2. Strengthening pre-approval and showing proof of funds
To instill confidence in the seller, buyers can strengthen their financial position by obtaining a solid pre-approval letter from a reputable lender. This demonstrates to the seller that they are well-qualified and have taken the necessary steps to secure financing.
Additionally, providing proof of funds to cover the down payment and closing costs can further enhance the buyer’s credibility.
3. Offering a larger earnest money deposit
Increasing the earnest money deposit can be a powerful way to show the seller the buyer’s commitment to the transaction. A larger deposit indicates a greater financial stake in the deal and can provide assurance to the seller that the buyer is serious about completing the purchase. This can make the offer more appealing, even if certain contingencies are retained.
4. Including a personalized letter to appeal to the seller
In addition to the financial aspects, buyers can write a heartfelt letter to the seller expressing their genuine interest in the property and their vision for its future. This personal touch can create an emotional connection between the buyer and seller, potentially swaying the seller’s decision in favor of the buyer’s offer.

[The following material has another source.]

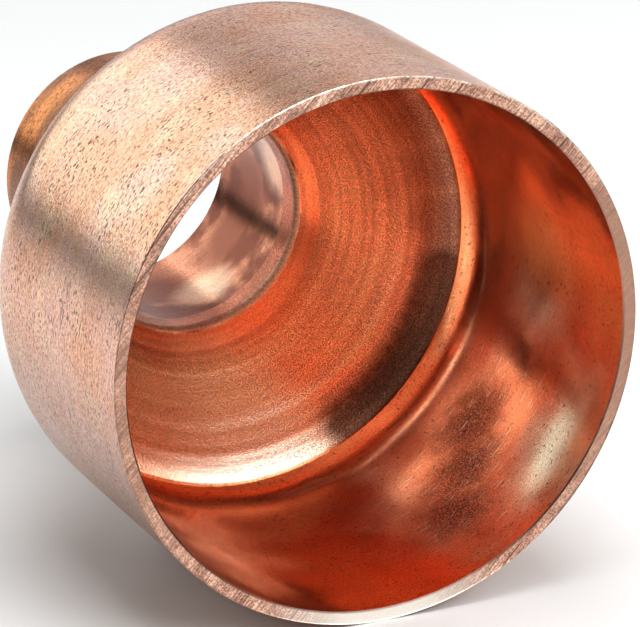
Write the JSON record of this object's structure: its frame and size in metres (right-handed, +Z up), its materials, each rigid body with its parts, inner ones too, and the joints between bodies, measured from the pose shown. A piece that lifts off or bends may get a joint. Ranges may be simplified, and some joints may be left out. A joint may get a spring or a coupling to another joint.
{
  "type": "concentric pipe reducer",
  "caption": "Seamless wrought copper concentric reducer: a wide plain fitting end, a rounded shoulder and cone, and a narrow solder socket.",
  "frame": {"origin": "centre of the wide mouth, on the run axis, in the plane of the mouth's rim", "axes": "+Y along the run axis from the wide mouth towards the narrow socket, +Z up with the fitting lying on its side, +X to the right"},
  "size_m": [0.0794, 0.0967, 0.0794],
  "materials": {
    "copper": "mill-finished wrought copper: satin and finely pitted outside, smoother and redder inside, grainy where drawn down, sawn at the wide mouth"
  },
  "bodies": {
    "root": {"reducer_body": "copper"}
  },
  "joints": []
}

The letter should convey the buyer’s appreciation for the property, their plans to care for it, and their excitement about making it their home.
Conclusion and Summary
The decision to waive contingencies when making a purchase offer on a home is a significant one that requires careful consideration. While waiving contingencies may make an offer more appealing to the seller and potentially lead to a smoother and faster transaction, it comes with inherent risks for the buyer.
Buyers should evaluate their financial situation, assess the competitiveness of the market, and seek advice from professionals to make an informed decision.
Ultimately, the key is finding the right balance between making a strong offer and protecting one’s interests. Every situation is unique, and buyers should weigh the pros and cons of waiving contingencies based on their individual circumstances.